People of Juneau: Alaska Native judge runs Tribal Court with comforting, serious demeanor

O’Gara addresses issues of domestic violence, custody with tribal citizens

Tribal Court Presiding Judge Debra O’Gara walked into the courtroom on a morning in early April and took a seat at the front of the courtroom, within reach of three stuffed animals.


Many of the cases O’Gara deals with in Tribal Court, including this one, deal with custody or child support. There weren’t any children in the courtroom this morning, but she said afterward that the stuffed dog and seal near her seat come in handy.

“Some of the work that we do, we have to start really young and I want our children to not be afraid to come into this court,” O’Gara said. “If our children are not afraid, maybe their parents won’t be either.”

The feel of the Tribal Court is very welcoming, and O’Gara prides herself on being able to find the balance between making people comfortable while also taking the proceedings very seriously.

O’Gara comes from a family of lawyers and activists. Tlingit civil rights leader and Alaska’s first Native lawyer William Paul Sr. (seen as a pivotal figure in the history of the Alaska Native Claims Settlement Act of 1971) was her great-uncle. Other men in the family also went into law, and O’Gara ended up taking an interest in it as well.

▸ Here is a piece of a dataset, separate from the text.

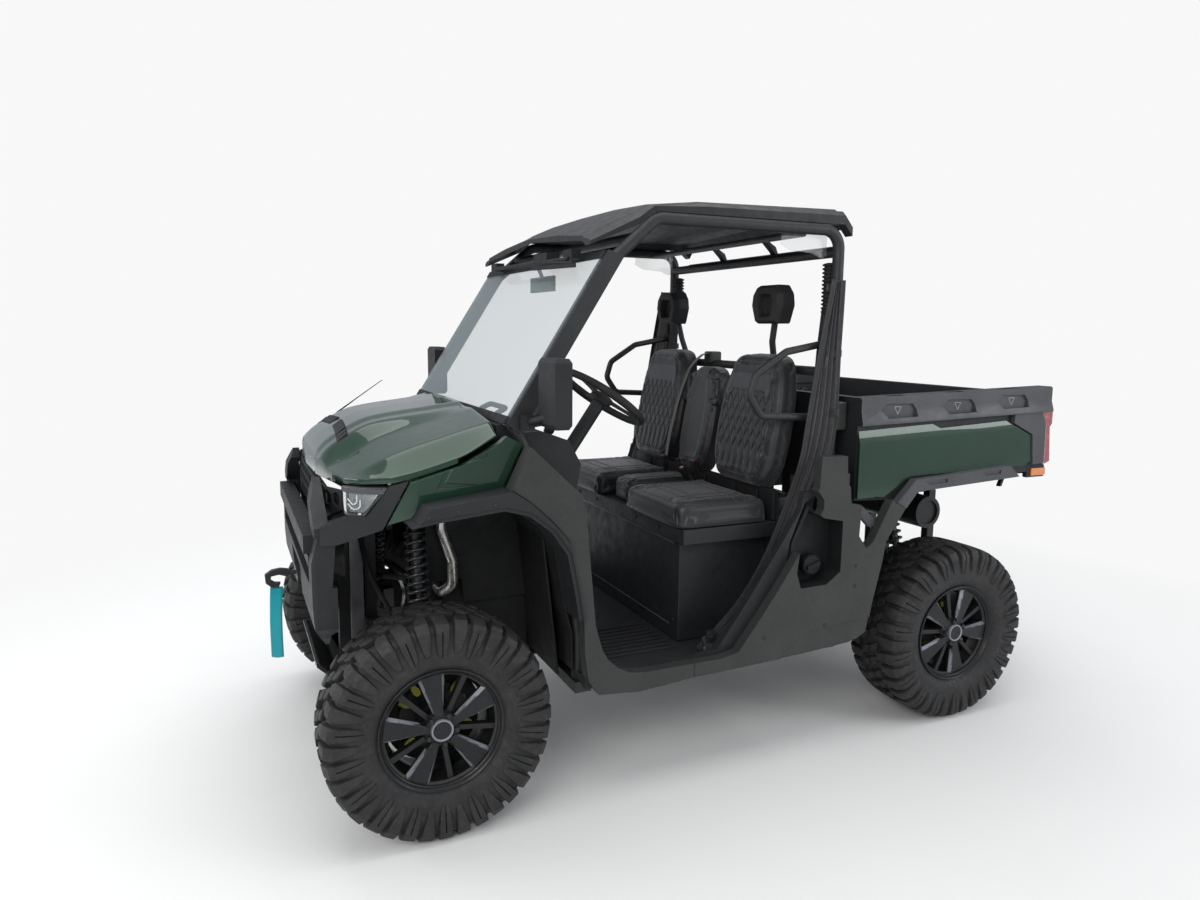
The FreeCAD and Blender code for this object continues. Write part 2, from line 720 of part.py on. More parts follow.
def beside(line, distance):
    """The (dx, z) line's copy at a distance to its right, seen along it."""
    copy = []
    for i, (x, z) in enumerate(line):
        ahead = line[min(i + 1, len(line) - 1)]
        behind = line[max(i - 1, 0)]
        length = math.hypot(ahead[0] - behind[0], ahead[1] - behind[1])
        copy.append((x + (ahead[1] - behind[1]) / length * distance, z - (ahead[0] - behind[0]) / length * distance))
    return copy


def fender_flare():
    """Arch moulding: the band, its lower lip set in by a step, and a blind slot."""
    band = slab_y(at_front(arch_lower + arch_upper[::-1]), flare_inner_y, flare_outer_y)
    lip = at_front(beside(arch_lower, 14) + beside(arch_lower, -10)[::-1])
    band = band.cut(slab_y(lip, flare_outer_y - trim_step, flare_outer_y + 1))
    slot = at_front([(-4, 1085), (-116, 1098), (-104, 1076), (-15, 1068)])
    return band.cut(slab_y(slot, flare_outer_y - trim_step, flare_outer_y + 1))


def wheel_liner():
    """Arch liner: a bent sheet over the wheel and the splash wall on its inner side."""
    path = [(x, z - 0.5) for x, z in at_front(arch_lower + [(-488, 560), (-491, 426)])]
    wall_y = liner_inner_y + liner_thickness
    beam_z = front_tower_top_z - 5 - 0.5
    wall = at_front([(-60, 690), (-60, beam_z), (-146, beam_z), (-146, 1010), (-215, 1030), (-293, 1006), (-366, 948),
                     (-421, 870), (-446, 750), (-464, 640), (-472, 600), (-200, 600), (-190, 690)])
    return joined([strip(path[::-1], liner_thickness, liner_inner_y, flare_inner_y + 40),
                   slab_y(wall, liner_inner_y, wall_y)])


def front_post():
    """Door post with a channel along the flare."""
    foot_z = sill_top_z + seat_clearance
    outline = at_front(arch_upper[2:] + [(-510, foot_z), (-555, foot_z), (-530, 614), (-495, 983), (-480, 1064),
                                         (-304, 1232)])
    post = slab_y(outline, body_y - post_width, body_y)
    # skirt: the post's foot swept back along the sill
    foot = at_front([(-488, 640), (-491, 520), (-506, 420), (-542, 366), (-700, 350)])
    foot += at_rear([(skirt_seam_dx + skirt_gap, 365), (skirt_seam_dx + skirt_gap, sill_top_z)])
    foot += at_front([(-722, sill_top_z), (-660, 427), (-617, 449), (-578, 485), (-556, 523), (-530, 614)])
    post = joined([post, slab_y(foot, skirt_inner_y, body_y)])
    line = arch_upper[2:]
    channel = at_front(beside(line, -20) + beside(line, 4)[::-1])
    return post.cut(slab_y(channel, body_y - groove_depth, body_y + 1))


def side_cowl():
    """Painted side between the hood, the bumper's wedge and the flare, with a swept scoop."""
    top = [(dx, z - lid_gap) for dx, _, z, _, _, _ in hood_rows[:2]]
    nose = [(wedge_line[0][0] - lid_gap, wedge_line[0][1] - 1), (wedge_line[1][0] - lid_gap - 7, 989)]
    outline = at_front([nose[1]] + arch_upper[:3] + [(-304, 1232), (-250, 1262)] + top + [nose[0]])
    plan = [(fx(-320), cowl_y + 10), (fx(40), cowl_y), (fx(260), 590), (fx(250), 560), (fx(30), cowl_y - 30),
            (fx(-320), cowl_y - 20)]
    cowl = slab_y(outline, 400, 760).common(slab_z(plan, 900, 1400))
    scoop = at_front([(-21, 1102), (-58, 1183), (-185, 1209), (-185, 1196), (-75, 1172), (-47, 1120), (-150, 1108)])
    return cowl.cut(slab_y(scoop, cowl_y - 1, cowl_y + 40))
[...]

“It was time for the women to take over, I guess,” O’Gara said with a laugh.

Prior to coming to the Central Council of Tlingit and Haida Indian Tribes of Alaska (CCTHITA) Tribal Court in 2007, O’Gara worked as a prosecutor, staff attorney, private practitioner and mediator. She was magistrate and chief justice at the Tribal Court before being hired as presiding judge in 2015.

She has worked all over the country, but one constant in her career is working with victims of domestic violence. O’Gara said it was “eye-opening” at first to see just how pervasive violence in the home is, and has worked for more than 20 years on domestic violence and sexual assault issues.

When she started working with the Puyallup Tribe in Washington, the tribe didn’t have a statute in place regarding domestic violence and the court didn’t have the ability to issue protective orders. O’Gara helped change that, and by the time she left, the tribal court was issuing protective orders and prosecuting domestic violence offenses.

The CCTHITA Tribal Court was established in March 2007, O’Gara said, which was soon after she arrived. When it began, the court also wasn’t able to enforce anything related to domestic violence. The court dealt solely with custody and child support, O’Gara said.

In 2012 or 2013, she recalled, the court got a grant from the Department of Justice’s Office on Violence Against Women that put the court on its way to being able to issue protective orders. O’Gara can do that now, though she said the court still can’t prosecute domestic violence offenses.

O’Gara said the welcoming nature of the courtroom helps make a difficult process for victims a little bit easier.

“I think our tribal citizens are a little more comfortable coming into this environment and telling their story, which they have to tell to get a protective order,” O’Gara said. “It’s a little bit more comfortable for folks, not just the victims but their witnesses to come into this court. It’s not informal that we just let anything happen, but it’s more accessible.”

When tribal citizens need to go to court, O’Gara explained, they have a choice of either going to state court or tribal court. There are far fewer people coming to Tribal Court, O’Gara said, so it’s easier to get a court date and there’s less time between hearings.

With so few Alaska Native judges in the state, O’Gara said she finds great value in setting an example for children while providing a bit of comfort for those in court. Having a judge who looks like you, she said, is a great service to people who find themselves in a courtroom.

“There’s also a difference to appearing before a judge who might know what your story is and feeling like it might be OK to talk to this judge,” O’Gara said, “a judge that looks like you or talks like you or is from a similar (background).”